Wal-Mart has transformed America's retail landscape with its shocking scope and unrivaled profits. On the plus side, the mega-retailer employs over 2.1 million workers—more than the population of 15 states and Columbia—and banked $443 billion in the last fiscal year. But it has also depressed wages and bankrupted companies. Time lists 10 ways the mega-retailer has "changed the world":
- "Everyday Low Prices." Wal-Mart revolutionized retail sales with a new strategy: undercut rivals on staple items, but don't offer intermittent sales. The scheme proved irresistible to shoppers and inspired other big-box stores to follow suit.
- Selection. Wal-Mart's "everything in one room" sales strategy was unimaginable only 50 years ago. Back then, "even the richest person in the world couldn’t step into a room and have access to the range of products that we have now," says Charles Fishman, author of The Wal-Mart Effect.

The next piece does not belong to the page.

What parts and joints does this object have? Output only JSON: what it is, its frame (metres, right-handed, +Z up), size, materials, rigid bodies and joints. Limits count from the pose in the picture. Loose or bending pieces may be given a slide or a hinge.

- Labor Movement Decline. Wal-Mart's relentless pursuit of lower prices has promoted a culture that neglects and even mistreats its workforce. For example, "there are dozens of lawsuits alleging that store managers routinely forced hourly employees to punch out at the time clock, then return to work, putting in hours of unpaid labor," writes Fishman.
- Overconsumption. Wal-Mart's rock-bottom prices have fostered a culture in which Americans buy things they don't need and throw out what needs repairing.